The Bush administration advised the Supreme Court and the Texas Board of Pardons and Paroles that Medellin’s case should be reviewed to avoid violating international law. However, Texas refused to reopen the case and the U.S. Supreme Court refused to intervene.

Testimony from Medellin’s original trial shows that he was the first of six gang members to attack 16-year- old Elizabeth Pena and 14-year-old Jennifer Ertman. The men had been drinking and intercepted the girls as they were walking home. The girls were beaten and raped for over an hour before being strangled the death and left in a Houston-area field. Their bodies were found four days later. Medellin was the second of the convicted men to be executed.
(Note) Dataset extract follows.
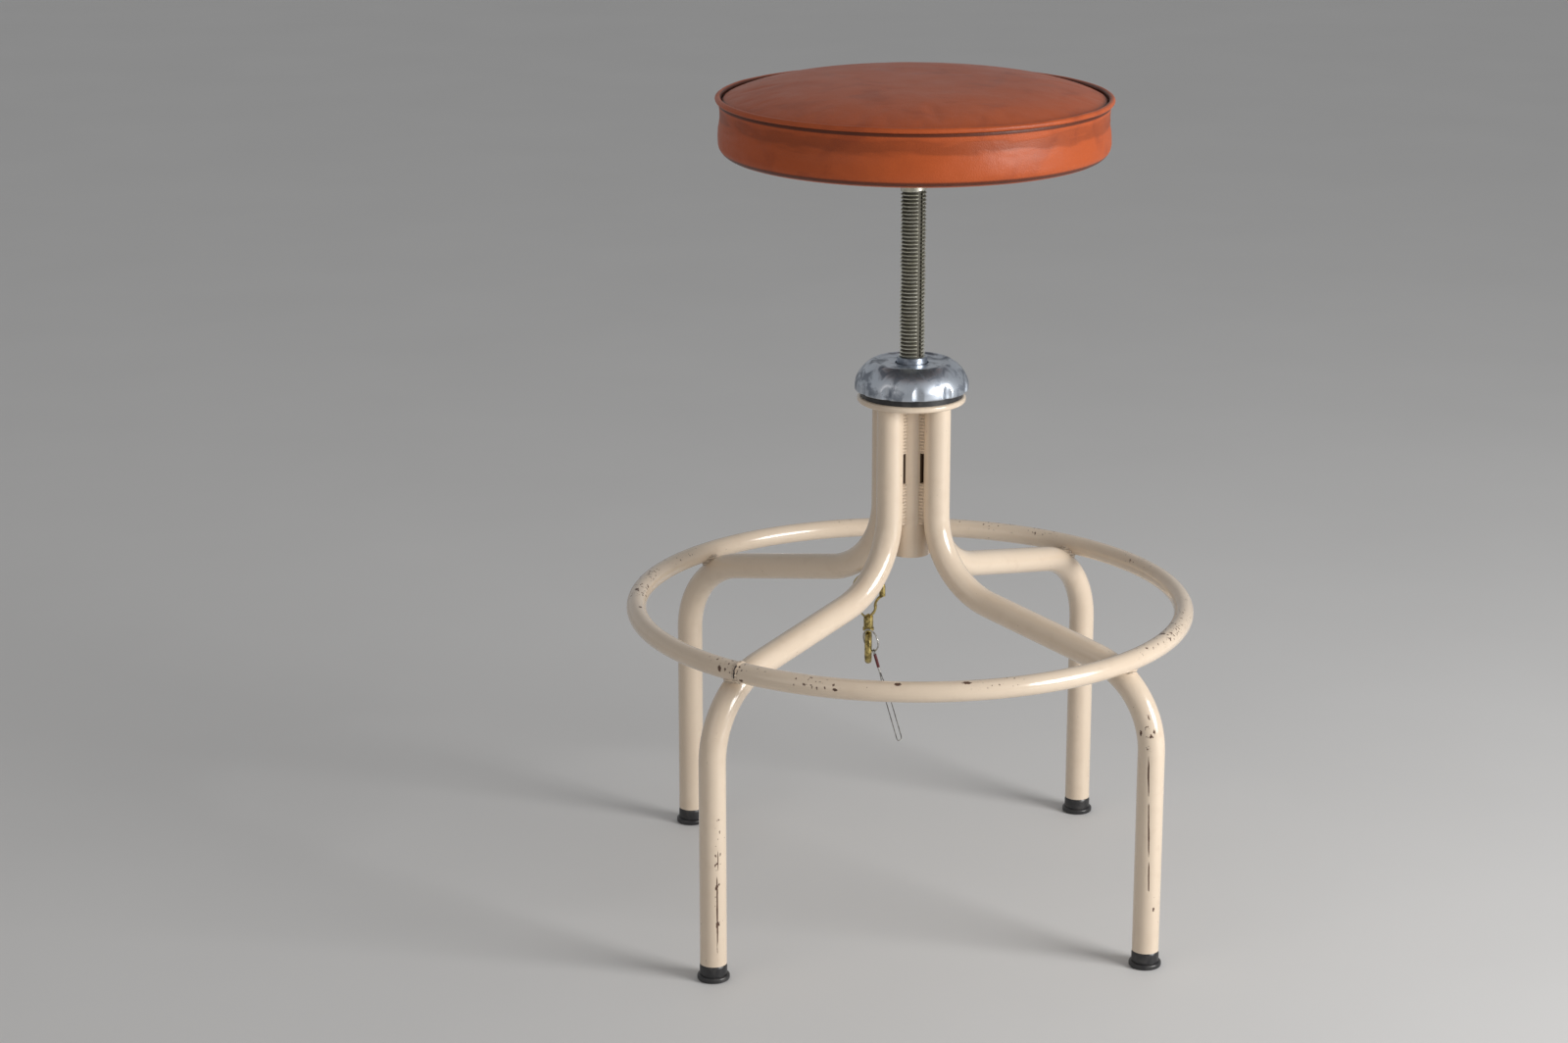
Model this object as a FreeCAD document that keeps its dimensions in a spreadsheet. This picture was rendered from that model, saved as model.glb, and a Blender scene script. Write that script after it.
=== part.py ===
import FreeCAD, Part
import math
import os
import re
import Sketcher
from FreeCAD import Vector

# Machinist stool: screw-lift seat on a welded tube frame with a foot ring. Millimetres, +Z up.
# The origin is on the floor, on the axis of the spindle. The front is -Y.

doc = FreeCAD.newDocument("stool")

# Driving sizes, in millimetres and degrees. A height is measured from the floor.
SIZES = {
    "leg_tube_diameter": "25.4",
    "leg_tube_wall": "2",
    "leg_bend_radius": "80",
    "leg_slope": "11",
    "upper_bend_height": "395",
    "foot_circle_radius": "288",
    "leg_first_azimuth": "45",
    "column_diameter": "38.1",
    "column_wall": "3.05",
    "column_bottom_height": "350",
    "plate_diameter": "104",
    "plate_thickness": "6",
    "plate_underside_height": "501",
    "plate_edge_radius": "2.5",
    "ring_tube_diameter": "19.05",
    "ring_tube_wall": "1.6",
    "ring_radius": "265",
    "ring_joint_gap": "0.4",
    "ring_joint_azimuth": "228",
    "ring_bead_width": "6",
    "ring_bead_height": "1.3",
    "ring_bead_gap": "0.03",
    "weld_gap": "0.2",
    "ring_weld_radius": "9",
    "ring_weld_root": "3",
    "leg_weld_reach": "8.5",
    "leg_weld_root": "2.5",
    "upper_weld_length": "47",
    "weld_slot_length": "30",
    "lower_weld_length": "41",
    "tip_height": "16",
    "tip_brim_diameter": "30.6",
    "tip_brim_height": "5.5",
    "tip_brim_round": "2",
    "tip_collar_diameter": "25.8",
    "tip_collar_taper": "0.9",
    "tip_collar_round": "6",
    "tip_collar_drop": "4",
    "tip_stem_length": "18",
    "push_clearance": "0.1",
    "spindle_diameter": "24.4",
    "spindle_bottom_height": "380",
    "thread_pitch": "3.6",
    "thread_depth": "1.9",
    "thread_root_flat": "0.8",
    "thread_flank_angle": "30",
    "thread_clearance": "0.25",
    "thread_runout": "6",
    "keyway_width": "5",
    "keyway_depth": "2.7",
    "keyway_azimuth": "298",
    "key_clearance": "0.3",
    "key_length": "20",
    "guide_clearance": "0.25",
    "guide_bottom_height": "430",
    "guide_length": "64",
    "stop_washer_diameter": "29",
    "stop_washer_thickness": "4",
    "stop_screw_diameter": "8",
    "stop_screw_length": "20",
    "stop_screw_head_diameter": "14",
    "stop_screw_head_height": "5",
    "wheel_gap": "6",
    "washer_diameter": "98",
    "washer_clearance": "0.4",
    "ball_diameter": "6.35",
    "ball_count": "14",
    "ball_circle_radius": "21",
    "ball_clearance": "0.05",
    "race_radius": "28",
    "race_thickness": "4",
    "race_groove_depth": "0.8",
    "race_bore_clearance": "1.5",
    "cage_thickness": "1.8",
    "cage_width": "8.4",
    "cage_clearance": "0.25",
    "nut_flange_radius": "27",
    "nut_flange_thickness": "5",
    "nut_hub_radius": "20",
    "nut_collar_radius": "14.5",
    "nut_collar_height": "5.5",
    "wheel_diameter": "109",
    "wheel_height": "28",
    "wheel_skirt_height": "7",
    "wheel_skirt_wall": "4",
    "wheel_shoulder_radius": "32",
    "wheel_dish_radius": "37.5",
    "wheel_dish_depth": "1.5",
    "wheel_web_thickness": "2",
    "flute_count": "11",
    "flute_radius": "7",
    "flute_depth": "2.4",
    "flute_azimuth": "270",
    "seat_underside_height": "740",
    "seat_radius": "183.5",
    "seat_band_height": "52",
    "seat_edge_radius": "12",
    "seat_crown_height": "20",
    "crown_shoulder_radius": "165",
    "crown_shoulder_height": "6",
    "crown_shoulder_bend": "40",
    "crown_middle_radius": "110",
    "crown_middle_height": "17.2",
    "crown_middle_bend": "248",
    "band_draw_in": "2",
    "band_bulge_height": "22",
    "welt_diameter": "5.5",
    "cover_thickness": "1.2",
    "cover_turn_under": "34",
    "upholstery_gap": "0.25",
    "board_radius": "171.5",
    "board_thickness": "12",
    "board_bore_radius": "16",
    "dust_cover_thickness": "0.6",
    "dust_cover_overlap": "15",
    "staple_count": "30",
    "staple_width": "10",
    "staple_wire": "0.7",
    "seat_plate_radius": "75",
    "seat_plate_thickness": "3",
    "plate_screw_circle_radius": "60",
    "plate_screw_count": "4",
    "plate_screw_diameter": "5",
    "plate_screw_length": "12",
    "plate_screw_head_diameter": "10",
    "plate_screw_head_height": "2.5",
    "hub_diameter": "36",
    "hub_length": "24",
    "journal_diameter": "18",
    "journal_clearance": "0.2",
    "thrust_washer_thickness": "2",
    "thrust_washer_diameter": "31",
    "swivel_gap": "0.2",
    "retaining_ring_diameter": "27",
    "retaining_ring_thickness": "1.5",
    "retaining_groove_depth": "0.8",
    "journal_end_length": "4",
    "snap_reach": "51",
    "snap_hang_gap": "0.2",
    "snap_azimuth": "135",
    "snap_facing": "-4.2",
    "eyelet_radius": "6.5",
    "eyelet_wire": "3",
    "eyelet_sink": "1.3",
    "snap_bar_diameter": "6",
    "snap_inner_width": "20.8",
    "snap_side_length": "8",
    "snap_throat_height": "21",
    "snap_lug_height": "11",
    "snap_gate_length": "15",
    "snap_gate_thickness": "5",
    "snap_tongue_thickness": "2.2",
    "snap_gate_gap": "0.5",
    "snap_rivet_diameter": "2",
    "snap_shank_diameter": "9.4",
    "snap_shank_length": "11.5",
    "snap_collar_diameter": "11",
    "snap_collar_height": "2.5",
    "eye_azimuth": "263.7",
    "eye_radius": "13",
    "eye_bar_diameter": "7",
    "eye_neck_length": "0.9",
    "eye_stem_diameter": "5",
    "eye_stem_length": "11",
    "eye_head_diameter": "7",
    "eye_clearance": "0.15",
    "key_ring_radius": "11",
    "key_ring_wire": "1.6",
    "key_ring_right": "2.6",
    "key_ring_back": "-10.9",
    "key_ring_up": "10.4",
    "key_ring_turn": "41.3",
    "key_ring_rise": "7.5",
    "hang_angle": "15",
    "bight_length": "3.5",
    "sleeve_diameter": "3",
    "sleeve_length": "14",
    "ferrule_diameter": "2.4",
    "ferrule_length": "5",
    "wire_diameter": "1",
    "strand_offset": "0.55",
    "crimp_clearance": "0.05",
    "wire_loop_length": "74",
    "wire_loop_spread": "24",
    "wire_loop_radius": "3",
    "wire_loop_tilt": "15.9",
}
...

The first was executed in 2006, and a third man is awaiting execution but no date has been set. The three other men convicted of the crimes were under age 17 at the time the crime was committed so two are serving life sentences and the sixth, who was only 14 then, is serving a 40-year sentence.

The Texas Attorney General’s office insisted that the execution does not violate the treaty and noted that the Supreme Court Justices have ruled in the past that World Court decisions are not U.S. law and therefore not binding in American courts. Sources also point out that in Medellin’s filings with the Supreme Court, his crime is not even mentioned and his lawyers have been criticized for using a loophole as a last-ditch effort to free a convicted man.

Mark Vinson, the former Harris County Assistant District Attorney who prosecuted the case, said that the issue was not even raised before or during the trial. He insists that if the issue had been raised at the time his office would have complied. But Medellin’s lawyers did not mention the possible treaty violation until only a year ago, during appeals.

There are currently over 50 other Mexican nationals on death row around the country and President Bush has asked that all these cases be reviewed to ensure that the treaty was not violated on any other occasion.

Mexico originally sued the United States in the World Court in 2003, along with several other nations that oppose capital punishment. Those actions were unsuccessful. At least six other Mexican Nationals have been executed since 1982, when Texas reinstated the death penalty.

Protests were held outside that U.S. Embassy in Mexico on the day of the execution. Because the United Nations supported Medellin’s claims, speculation has risen about the ramifications of the view that the U.S. has now violated international law. If the U.S. no longer honors the treaty, other nations could refuse American citizens the right to consult the U.S. consulate when accused of crimes while abroad.